BUDAPEST, Hungary, June 1, 2017 (LifeSiteNews) — Hungarian Prime Minister Viktor Orban criticized liberals and encouraged citizens to give life to more children during the 11th conference of the World Congress of Families last week.  

Three thousand “natural family” advocates who attended the four-day conference heard Orban in his opening address lambaste the European Union (EU) for its “relativizing liberal ideology that’s an insult to families.”

The World Congress of Families and Orban’s Hungarian Civic Alliance party are in agreement on several key social issues. WCF’s website describes Hungary as “an advocate for the natural family in Europe” and praises the country’s revised constitution, which defines marriage as between a man and a woman and proclaims that pre-born babies have rights.

The U.S. State Department under President Obama criticized Orban’s government on human rights grounds. The European parliament has called for sanctions against Hungary because, in the EU’s view, the Orban government discriminates against homosexuals.

The Southern Poverty Law Center calls the pro-family World Congress of Families a “hate group” because it opposes abortion and same-sex “marriage,” and also supported Russia’s 2013 law against homosexual propaganda given to children and minor teens.

Zoltan Kovacs, Orban’s spokesman, said the government is not anti-gay. “We are not demonizing anyone. We are putting our priority into families,” he said. “We believe that that families and having kids is the key to the crisis of demographic we face, and that is the declining population.”

The West’s mainstream media have joined the anti-Orban campaign. England’s The Guardian ran the headline, “Hungary’s prime minister welcomes US ‘anti-LGBT hate group.’“

Another area of contention is the outside liberal influence of wealthy globalists like George Soros. The 86-year-old multibillionaire has locked horns with Orban over the Central European University (CEU) he founded in 1989, which has been criticized as a funnel for anti-nationalist views.

Orban and Soros have a history, beginning in partnership and ending in acrimony. Orban started public life as a crusader against communism and attended Oxford on a Soros scholarship. Soros, who expatriated from Hungary, also funded Orban’s political organization, the Alliance for Young Democrats.

But Orban’s defense of conservative values has led to breaking ties with Soros, whom he now criticizes as a foreigner meddling in his country’s affairs.

The CEU has become a focal point in the Orban-Soros fight. Orban’s government passed new laws requiring foreign financed non-government organizations (NGOs) to disclose their funding source and nationality in public statements and promotional publications. College professors must have work permits.

Peter Torcsi of the Hungarian Research Center on Fundamental Rights defended the new laws, explaining that CEU leaders say they are unbiased academics but in fact are pursuing an anti-nationalist, anti-Orban agenda.

“Educational freedom is guaranteed in Hungary constitutionally,” Torcsi admitted, but quickly pointed out that “the problem is when a university or non-governmental organization starts acting as a political player.”
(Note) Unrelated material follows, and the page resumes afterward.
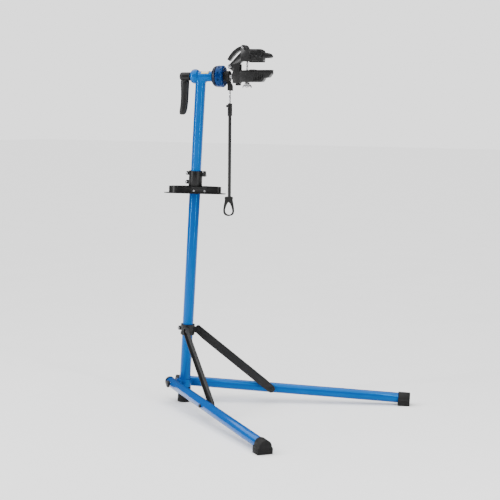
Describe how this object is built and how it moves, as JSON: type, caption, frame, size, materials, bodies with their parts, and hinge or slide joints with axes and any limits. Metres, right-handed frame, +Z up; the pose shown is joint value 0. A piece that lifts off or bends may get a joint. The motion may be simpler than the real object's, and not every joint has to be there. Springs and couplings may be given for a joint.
{
  "type": "bike repair stand",
  "caption": "Folding workshop stand: sliding mast on splayed legs, swivelling tool tray, and a turning head with a padded clamp and a hanging handlebar holder.",
  "frame": {"origin": "on the floor under the mast foot, where the mast's centre line meets the floor", "axes": "+Z up, +X horizontal midway between the legs and the way the mast leans, +Y to the left seen along +X"},
  "size_m": [0.8569, 1.0656, 1.448],
  "materials": {
    "blue_paint": "gloss sky-blue paint",
    "black_paint": "satin black powder coat",
    "black_plastic": "moulded black",
    "rubber": "matt",
    "steel": "bright plated",
    "grey_cast": "satin dark grey casting",
    "label": "pale blank sticker"
  },
  "bodies": {
    "base": {"lower_tube": "blue_paint", "mast_foot": "rubber", "base_bracket": "blue_paint", "leg_pivot_bolt_left": "black_paint", "leg_pivot_bolt_right": "black_paint", "height_collar": "black_plastic", "height_collar_bolt_1": "steel", "height_collar_bolt_2": "steel"},
    "height_knob": {"height_knob": "black_plastic"},
    "tray": {"tray": "black_plastic", "tray_clamp": "black_plastic", "tray_plate": "black_paint", "tray_screw_1": "steel", "tray_screw_2": "steel"},
    "leg_collar": {"leg_collar": "black_paint", "leg_collar_bolt": "steel", "strut_top_bolt_left": "black_paint", "strut_top_bolt_right": "black_paint"},
    "leg_left": {"leg_tube_left": "blue_paint", "leg_cap_left": "black_plastic", "foot_left": "rubber", "strut_bolt_left": "black_paint"},
    "leg_right": {"leg_tube_right": "blue_paint", "leg_cap_right": "black_plastic", "foot_right": "rubber", "strut_bolt_right": "black_paint"},
    "strut_left": {"strut_left": "black_paint", "strut_pin_left": "black_paint"},
    "strut_right": {"strut_right": "black_paint", "strut_pin_right": "black_paint"},
    "mast_slider": {"glide_bush": "black_plastic"},
    "head": {"upper_tube": "blue_paint", "head_tube": "blue_paint", "rear_cup": "blue_paint", "clutch_ring": "black_plastic", "head_label": "label"},
    "lock_handle": {"handle_hub": "black_plastic", "handle_grip": "black_plastic"},
    "clamp": {"drum": "blue_paint", "neck": "black_plastic", "spindle": "steel", "clamp_body": "grey_cast", "clamp_block": "black_plastic", "lower_jaw": "grey_cast", "lower_pad": "rubber", "jaw_pivot_bolt": "steel"},
    "upper_jaw": {"upper_jaw": "grey_cast", "upper_pad": "rubber", "jaw_knob": "black_plastic", "lever_pin": "steel"},
    "cam_lever": {"cam_lever": "grey_cast"},
    "screw_saddle": {"screw_saddle": "steel"},
    "wing_screw": {"wing_screw": "steel"},
    "holder": {"holder_strap": "rubber", "holder_rod": "steel"},
    "holder_tube": {"holder_tube": "black_paint", "holder_collar": "black_plastic", "holder_loop": "rubber"},
    "holder_knob": {"holder_knob": "black_plastic"}
  },
  "joints": [
    {"name": "leg_fold_left", "type": "hinge", "parent": "base", "child": "leg_left", "pos_m": [-0.02048, -0.04317, 0.07663], "axis": [-0.5035, -0.8634, 0.0315], "range_deg": [0, 75]},
    {"name": "leg_fold_right", "type": "hinge", "parent": "base", "child": "leg_right", "pos_m": [-0.02048, 0.04317, 0.07663], "axis": [0.5035, -0.8634, -0.0315], "range_deg": [0, 75]},
    {"name": "leg_collar_slide", "type": "slide", "parent": "base", "child": "leg_collar", "axis": [0.0624, 0, 0.998], "range_m": [0, 0.5043]},
    {"name": "strut_hinge_left", "type": "hinge", "parent": "leg_collar", "child": "strut_left", "pos_m": [0.03664, -0.04361, 0.29829], "axis": [0.5035, 0.8634, -0.0315], "range_deg": [0, 46.76]},
    {"name": "strut_hinge_right", "type": "hinge", "parent": "leg_collar", "child": "strut_right", "pos_m": [0.03664, 0.04361, 0.29829], "axis": [-0.5035, 0.8634, 0.0315], "range_deg": [0, 46.76]},
    {"name": "tray_swivel", "type": "hinge", "parent": "base", "child": "tray", "pos_m": [0.05361, 0, 0.85682], "axis": [0.0624, 0, 0.998], "continuous": true},
    {"name": "height_knob_turn", "type": "hinge", "parent": "base", "child": "height_knob", "pos_m": [0.05863, 0, 0.93717], "axis": [0.9254, 0.3746, -0.0579], "continuous": true},
    {"name": "mast_height", "type": "slide", "parent": "base", "child": "mast_slider", "axis": [0.0624, 0, 0.998], "range_m": [-0.27, 0.11]},
    {"name": "mast_swivel", "type": "hinge", "parent": "mast_slider", "child": "head", "pos_m": [0.05651, 0, 0.90323], "axis": [0.0624, 0, 0.998], "continuous": true},
    {"name": "lock_handle_turn", "type": "hinge", "parent": "head", "child": "lock_handle", "pos_m": [0.01632, -0.02163, 1.325], "axis": [0.9511, 0.309, 0], "range_deg": [-90, 90]},
    {"name": "clamp_rotation", "type": "hinge", "parent": "head", "child": "clamp", "pos_m": [0.178, 0.0309, 1.325], "axis": [0.9511, 0.309, 0], "range_deg": [-120, 120]},
    {"name": "jaw_hinge", "type": "hinge", "parent": "clamp", "child": "upper_jaw", "pos_m": [0.20463, 0.03955, 1.3633], "axis": [0.309, -0.9511, 0], "range_deg": [-10, 10]},
    {"name": "cam_lever_hinge", "type": "hinge", "parent": "upper_jaw", "child": "cam_lever", "pos_m": [0.25409, 0.05562, 1.438], "axis": [-0.309, 0.9511, 0], "range_deg": [0, 100]},
    {"name": "screw_tilt", "type": "hinge", "parent": "clamp", "child": "screw_saddle", "pos_m": [0.26693, 0.0598, 1.2944], "axis": [0.309, -0.9511, 0], "range_deg": [-6, 6]},
    {"name": "screw_spin", "type": "hinge", "parent": "screw_saddle", "child": "wing_screw", "pos_m": [0.26693, 0.0598, 1.275], "axis": [0, 0, 1], "continuous": true},
    {"name": "holder_swing", "type": "hinge", "parent": "head", "child": "holder", "pos_m": [0.1994, 0.03785, 1.325], "axis": [0.9511, 0.309, 0], "range_deg": [-60, 60]},
    {"name": "holder_slide", "type": "slide", "parent": "holder", "child": "holder_tube", "axis": [0, 0, -1], "range_m": [-0.045, 0.15]},
    {"name": "holder_knob_turn", "type": "hinge", "parent": "holder_tube", "child": "holder_knob", "pos_m": [0.1994, 0.03785, 1.2085], "axis": [0.9511, 0.309, 0], "continuous": true}
  ],
  "couplings": [
    {"joint": "leg_fold_right", "follows": "leg_fold_left", "ratio": 1},
    {"joint": "leg_collar_slide", "follows": "leg_fold_left", "m_per_rad": 0.3845},
    {"joint": "strut_hinge_left", "follows": "leg_fold_left", "ratio": 0.6222},
    {"joint": "strut_hinge_right", "follows": "leg_fold_left", "ratio": 0.6222},
    {"joint": "screw_tilt", "follows": "jaw_hinge", "ratio": 0.554}
  ]
}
In April, the European Commission began an investigation into whether the new laws violate EU rules.

Agenda Europe stated, “There can be absolutely no doubt the Hungarian government is fully within its rights to regulate (universities). Every claim to the contrary is just outright ridiculous.”

Soros funds more than 60 NGOs in Hungary alone. He has sought to impose his pro-abortion, pro-gay agenda on not just Hungary but Europe, the United States, and nations across the globe.  

Soros money has been behind the ‘orchestrated refugee crisis,’ revolutions around the world, the war on police, Black Lives Matter, Occupy Wall Street, globalism, and more.

In 2016, leaked documents from Soros-funded NGOs exposed his goal of eliminating pro-life laws around the world.